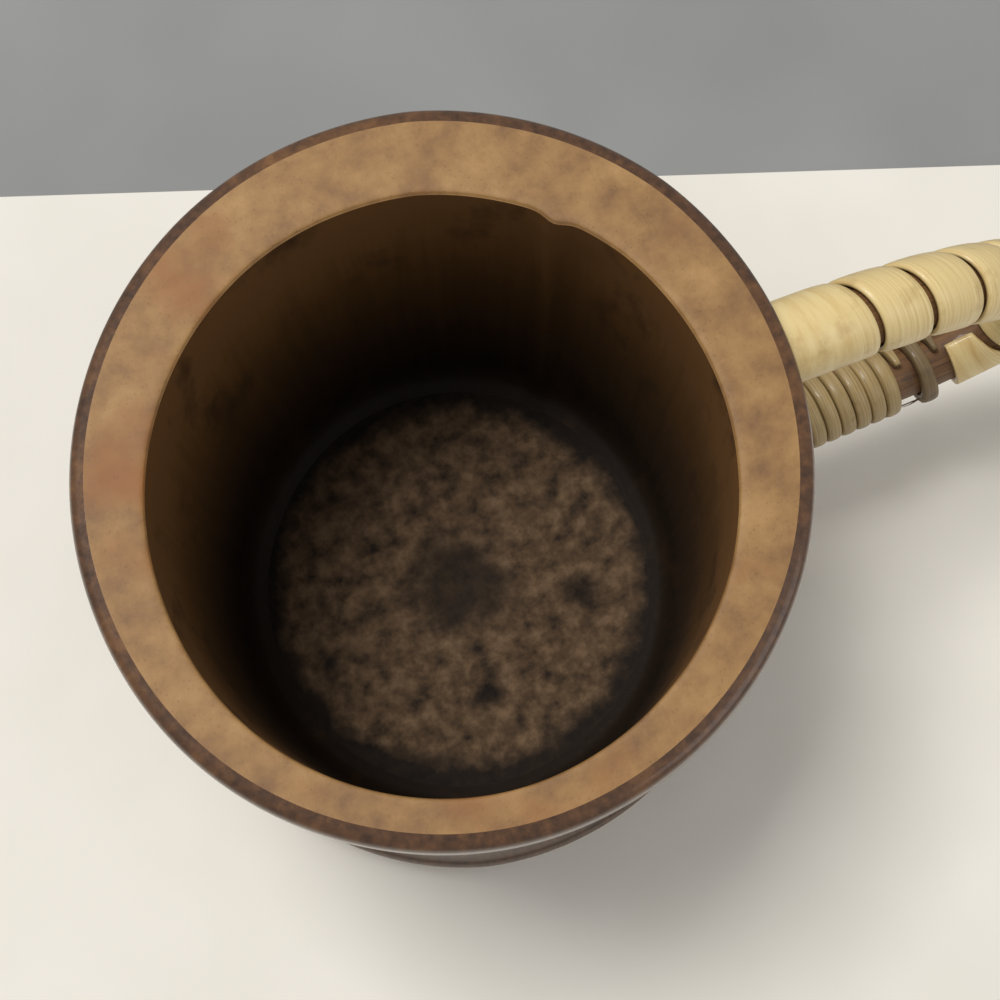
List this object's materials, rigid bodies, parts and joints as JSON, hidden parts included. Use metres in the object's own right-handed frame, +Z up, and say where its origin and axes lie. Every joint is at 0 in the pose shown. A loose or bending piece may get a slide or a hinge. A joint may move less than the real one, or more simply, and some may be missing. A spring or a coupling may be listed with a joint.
{
  "type": "mug",
  "caption": "Mug made from a thick length of bamboo culm with its natural node wall as the floor, and a bent cane loop handle wound with strips of cane",
  "frame": {"origin": "bottom centre of the whole object's box, on the plane that the foot stands on", "axes": "+Z up along the culm; +X from the culm towards the handle; +Y completes the right hand"},
  "size_m": [0.149, 0.0956, 0.084],
  "materials": {
    "culm": "sanded rim, dark lacquered outside",
    "cane_core": "bare cane",
    "wide_cane": "split cane, skin side out",
    "tie_cane": "split cane, darkened",
    "narrow_cane": "thin split cane"
  },
  "bodies": {
    "root": {"culm_body": "culm", "handle_core": "cane_core", "wide_cane_wrap": "wide_cane", "wrap_tie": "tie_cane", "narrow_cane_binding": "narrow_cane"}
  },
  "joints": []
}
§ §
§ WHAT IS BEING ASKED: Extract the full listing and reproduce each line exactly.

§ RESULT OF THE TASK:
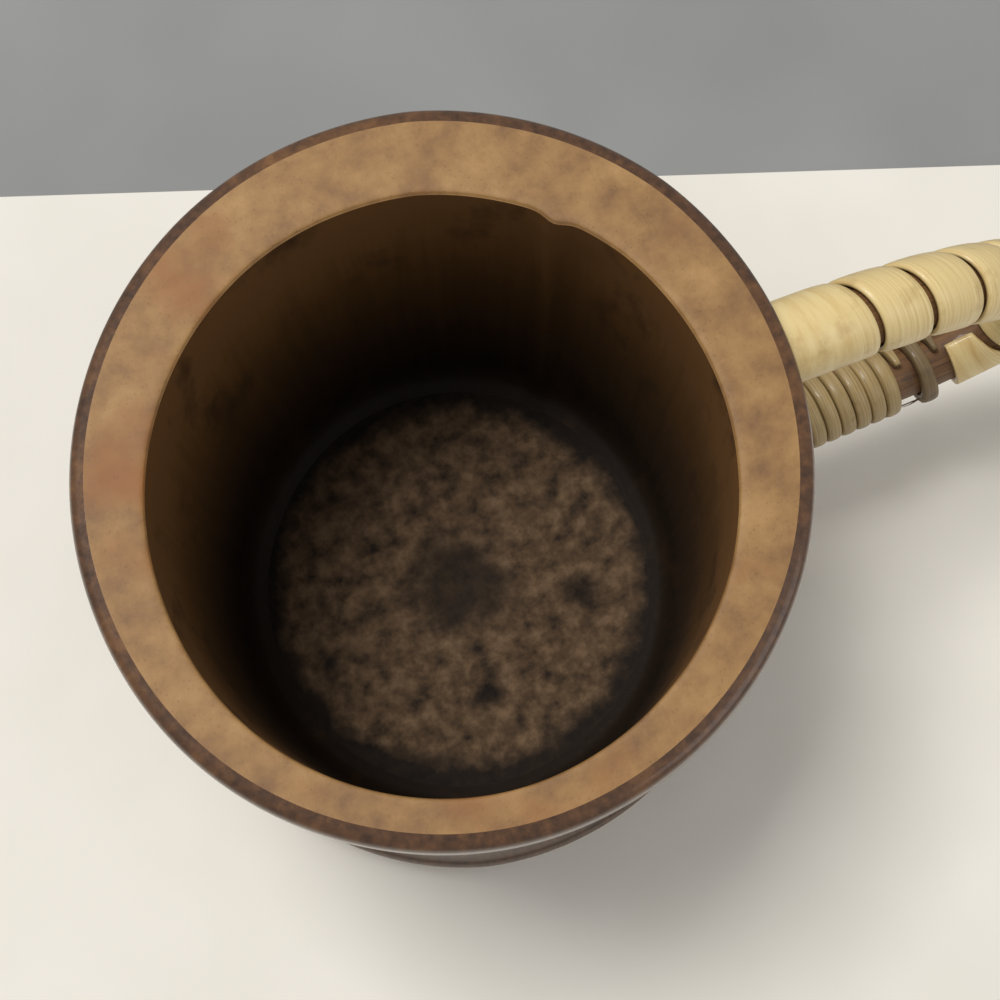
List this object's materials, rigid bodies, parts and joints as JSON, hidden parts included. Use metres in the object's own right-handed frame, +Z up, and say where its origin and axes lie. Every joint is at 0 in the pose shown. A loose or bending piece may get a slide or a hinge. A joint may move less than the real one, or more simply, and some may be missing. A spring or a coupling may be listed with a joint.
{
  "type": "mug",
  "caption": "Mug made from a thick length of bamboo culm with its natural node wall as the floor, and a bent cane loop handle wound with strips of cane",
  "frame": {"origin": "bottom centre of the whole object's box, on the plane that the foot stands on", "axes": "+Z up along the culm; +X from the culm towards the handle; +Y completes the right hand"},
  "size_m": [0.149, 0.0956, 0.084],
  "materials": {
    "culm": "sanded rim, dark lacquered outside",
    "cane_core": "bare cane",
    "wide_cane": "split cane, skin side out",
    "tie_cane": "split cane, darkened",
    "narrow_cane": "thin split cane"
  },
  "bodies": {
    "root": {"culm_body": "culm", "handle_core": "cane_core", "wide_cane_wrap": "wide_cane", "wrap_tie": "tie_cane", "narrow_cane_binding": "narrow_cane"}
  },
  "joints": []
}